Lewis and Eliza did not. They wore their English clothes every day. They requested help, a national to go with them and translate the church service for Lewis.

I must admit I was quite disappointed he didn't work through the problem as others have. I sent for a national from Ningbo, where I once worked, and asked him to go with Lewis back to their ministry. 

Tsiu arrived in a short time and left with the Nicols' for Siaoshan. While there, as I expected, the townsfolk became upset. An agreement had been made stating the foreigners renting the house had to wear Chinese clothes.

One night the mayor came to Nichols' home and dragged Tsiu out to the streets. Before their eyes the men beat Tsiu. The mayor then turned to Lewis and Eliza and said, "Will you leave now? If any of you are in this house tomorrow, you will be beheaded." 

Shocked at the brutal beating of the national worker, the Nichols' agreed to leave. They fled back to our mission compound and told us what happened. I immediately wrote the British Counsel telling them everything that happened and asked action to be take on our behalf.

Despite Tsiu's beating, Lewis and Eliza still believed they should only wear English clothes when doing missionary work in China. I spoke with them several times reminding him why we felt wearing Chinese clothes helped our ministry.
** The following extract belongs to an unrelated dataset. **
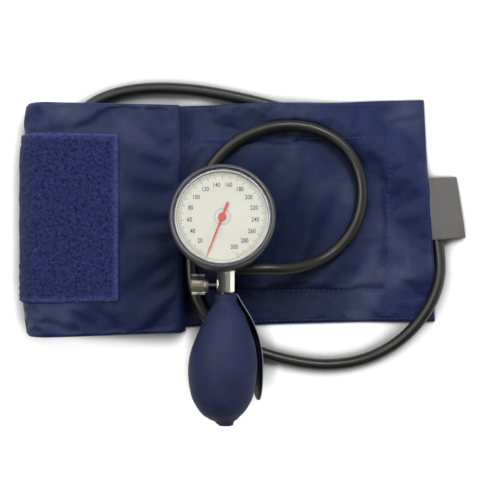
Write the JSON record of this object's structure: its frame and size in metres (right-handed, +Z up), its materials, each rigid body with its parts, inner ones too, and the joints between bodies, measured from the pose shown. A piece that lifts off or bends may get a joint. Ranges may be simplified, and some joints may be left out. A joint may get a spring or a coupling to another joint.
{
  "type": "aneroid sphygmomanometer",
  "caption": "Palm-held dial pressure gauge with squeeze bulb, bleed valve and finger lever, on a rubber hose to a folded arm cuff.",
  "frame": {"origin": "on the table, at the middle of the object's box without the hose", "axes": "+X along the laid-out cuff towards its label, +Y from the bulb towards the gauge, +Z up from the table"},
  "size_m": [0.2864, 0.2209, 0.0551],
  "materials": {
    "ring_rubber": "soft satin anthracite",
    "case_shell": "satin blue-black plastic",
    "spacer_white": "white moulded plastic",
    "lens": "clear polished lens",
    "dial_print": "off-white lacquer with printed scale",
    "pointer_red": "red lacquer",
    "brass": "turned brass",
    "steel": "turned steel",
    "capsule_bronze": "rolled bronze sheet",
    "chrome": "polished chrome plate",
    "seal_rubber": "black rubber",
    "bulb_rubber": "matt blue-grey rubber",
    "spoon_metal": "dark blue-black lacquer",
    "hose_rubber": "dark grey-olive rubber",
    "cuff_nylon": "navy woven nylon",
    "loop_pile": "royal blue loop pile",
    "hook_tape": "dark blue hook tape",
    "label_tape": "grey woven tape"
  },
  "bodies": {
    "base": {"bezel_ring": "ring_rubber", "gauge_case": "case_shell", "crystal": "lens", "dial_plate": "dial_print", "crystal_gasket": "seal_rubber", "dial_spacer_ring": "spacer_white", "movement_back_plate": "brass", "movement_bridge": "brass", "movement_pillars": "brass", "plate_screws": "steel", "bridge_screws": "steel", "hairspring": "capsule_bronze", "capsule_lower_sheet": "capsule_bronze", "capsule_upper_sheet": "capsule_bronze", "capsule_stem": "brass", "inlet_tube": "brass", "capsule_screw": "steel", "valve_body": "chrome", "case_nut": "brass", "needle_seal": "seal_rubber", "hose_nipple": "chrome", "outlet_ball_seat": "brass", "outlet_spring": "steel", "bulb": "bulb_rubber", "inlet_valve_body": "chrome", "inlet_cage": "brass", "hose": "hose_rubber", "cuff_shell": "cuff_nylon", "bladder": "seal_rubber", "bladder_port": "seal_rubber", "loop_field": "loop_pile", "hook_patch": "hook_tape", "side_label": "label_tape"},
    "pointer_set": {"pointer": "pointer_red", "pinion_arbor": "steel"},
    "sector": {"sector_gear": "brass"},
    "rocker": {"rocking_shaft": "brass"},
    "lift_pin": {"capsule_lift_pin": "brass"},
    "needle": {"release_needle": "steel"},
    "knob": {"release_knob": "chrome"},
    "check_ball": {"outlet_ball": "steel"},
    "suction_ball": {"inlet_ball": "steel"},
    "spoon": {"finger_spoon": "spoon_metal"}
  },
  "joints": [
    {"name": "sector_swing", "type": "hinge", "parent": "base", "child": "sector", "pos_m": [-0.00815, 0.00658, 0.04212], "axis": [0, 0.1736, 0.9848], "range_deg": [0, 39.75]},
    {"name": "pointer_turn", "type": "hinge", "parent": "base", "child": "pointer_set", "pos_m": [-0.0131, 0.0272, 0.046], "axis": [0, -0.1736, -0.9848], "range_deg": [0, 318]},
    {"name": "rocker_turn", "type": "hinge", "parent": "base", "child": "rocker", "pos_m": [-0.0091, 0.02477, 0.03221], "axis": [0, 0.9848, -0.1736], "range_deg": [0, 26.01]},
    {"name": "capsule_lift", "type": "slide", "parent": "base", "child": "lift_pin", "axis": [0, 0.1736, 0.9848], "range_m": [0, 0.0018], "stiffness_N_per_m": 500, "deforming": ["capsule_upper_sheet"]},
    {"name": "needle_travel", "type": "slide", "parent": "base", "child": "needle", "axis": [-1, 0, 0], "range_m": [0, 0.00075]},
    {"name": "knob_turn", "type": "hinge", "parent": "needle", "child": "knob", "pos_m": [-0.0113, -0.0152, 0.0275], "axis": [-1, 0, 0], "range_deg": [0, 540]},
    {"name": "outlet_lift", "type": "slide", "parent": "base", "child": "check_ball", "axis": [0, 1, 0], "range_m": [0, 0.0008], "stiffness_N_per_m": 40, "deforming": ["outlet_spring"]},
    {"name": "inlet_lift", "type": "slide", "parent": "base", "child": "suction_ball", "axis": [0, 1, 0], "range_m": [0, 0.0008]},
    {"name": "spoon_swivel", "type": "hinge", "parent": "base", "child": "spoon", "pos_m": [-0.0113, -0.0198, 0.0275], "axis": [0, -1, 0], "range_deg": [0, 240]}
  ],
  "couplings": [
    {"joint": "sector_swing", "follows": "capsule_lift", "rad_per_m": 385.42},
    {"joint": "pointer_turn", "follows": "capsule_lift", "rad_per_m": 3083.4},
    {"joint": "rocker_turn", "follows": "capsule_lift", "rad_per_m": 252.16},
    {"joint": "knob_turn", "follows": "needle_travel", "rad_per_m": 12566}
  ]
}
Lewis said, "I will not be bound neck and heel to any man."

His comment broke my heart. "If you persist in wearing English clothes, it could bring harm to our mission, like what happened to Tsiu."

Lewis shook his head and his face reddened with anger. "Then I suppose I had better make my way at once to one of the free ports."

His threat did not bother me. In fact, I saw it as a direction from God. "That may indeed prove to be the best course." I would not force him to leave. I would much rather he stayed and learned to change his mind.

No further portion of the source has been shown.